TLDR : The Chinese start-up DeepSeek has updated its R1 model, improving its performance in reasoning, logic, mathematics, and programming. This update, which reduces errors and enhances application integration, enables R1 to compete with flagship models such as Open AI's o3 and Google's Gemini 2.5 Pro.
Table of contents
While speculations were rife about the upcoming launch of DeepSeek R2, it was ultimately an update of the R1 model that the eponymous Chinese start-up announced on May 28. Dubbed DeepSeek-R1-0528, this version strengthens R1's capabilities in key areas such as reasoning, logic, mathematics, and programming. Now, the performance of this open-source model, released under the MIT license, approaches that of flagship models like Open AI's o3 and Google's Gemini 2.5 Pro.

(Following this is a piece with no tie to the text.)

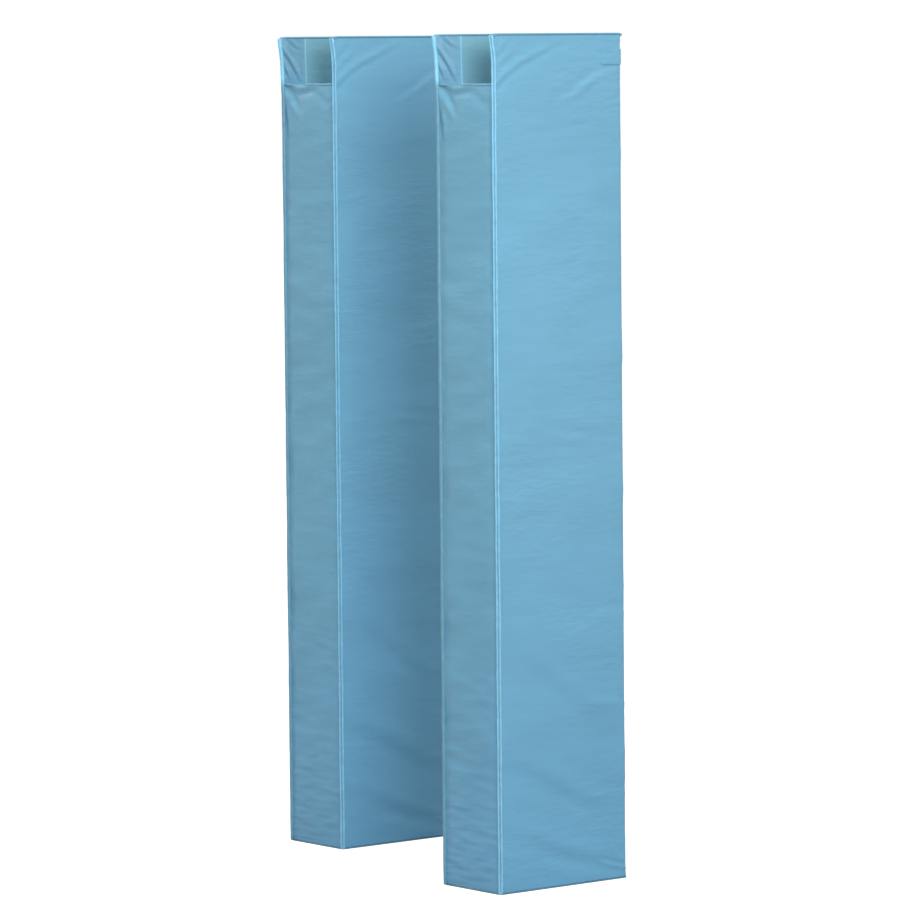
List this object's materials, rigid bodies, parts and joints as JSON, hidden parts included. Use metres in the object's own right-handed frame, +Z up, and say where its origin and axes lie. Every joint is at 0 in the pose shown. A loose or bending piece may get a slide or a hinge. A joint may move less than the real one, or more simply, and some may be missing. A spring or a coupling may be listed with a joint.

Significant Improvements in Handling Complex Reasoning Tasks
The update relies on a more efficient use of available computing resources, combined with a series of algorithmic optimizations implemented post-training. These adjustments result in increased depth of thought during reasoning: while the previous version consumed an average of 12,000 tokens per question in AIME tests, DeepSeek-R1-0528 now uses nearly 23,000, with a notable increase in accuracy, from 70% to 87.5% on the 2025 edition of the test.
- In mathematics, recorded scores reach 91.4% (AIME 2024) and 79.4% (HMMT 2025), approaching or exceeding the performance of some closed models like o3 or Gemini 2.5 Pro;
- In programming, the LiveCodeBench index progresses by nearly 10 points (from 63.5 to 73.3%), and the SWE Verified evaluation rises from 49.2% to 57.6% success;
- In general reasoning, the GPQA-Diamond test sees the model's score rise from 71.5% to 81.0%, while for the "Last Examination of Humanity" benchmark, it more than doubled, from 8.5% to 17.7%.

Reduction of Errors and Better Application Integration
Among the notable developments brought by this update, a significant reduction in the hallucination rate is observed, a critical issue for the reliability of LLMs. By reducing the frequency of factually inaccurate responses, DeepSeek-R1-0528 gains robustness, especially in contexts where precision is essential.
The update also introduces features geared towards use in structured environments, including direct JSON output generation and expanded support for function calls. These technical advances simplify the integration of the model into automated workflows, software agents, or back-end systems, without requiring heavy intermediate processing.
Increasing Focus on Distillation
In parallel, the DeepSeek team has embarked on a process of distilling chains of thought into lighter models for developers or researchers with limited hardware. DeepSeek-R1-0528, which has 685 B (billion) parameters, has thus been used to post-train Qwen3 8B Base.
The resulting model, DeepSeek-R1-0528-Qwen3-8B, manages to match much larger open-source models on certain benchmarks. With a score of 86.0% on AIME 2024, it not only surpasses Qwen3 8B by more than 10.0% but also matches the performance of Qwen3-235B-thinking.
An approach that questions the future viability of massive models, in the face of more frugal but better-trained versions to reason.
DeepSeek states:
"We believe that the chain of thought of DeepSeek-R1-0528 will have significant importance both for academic research on reasoning models and for industrial development focused on small-scale models."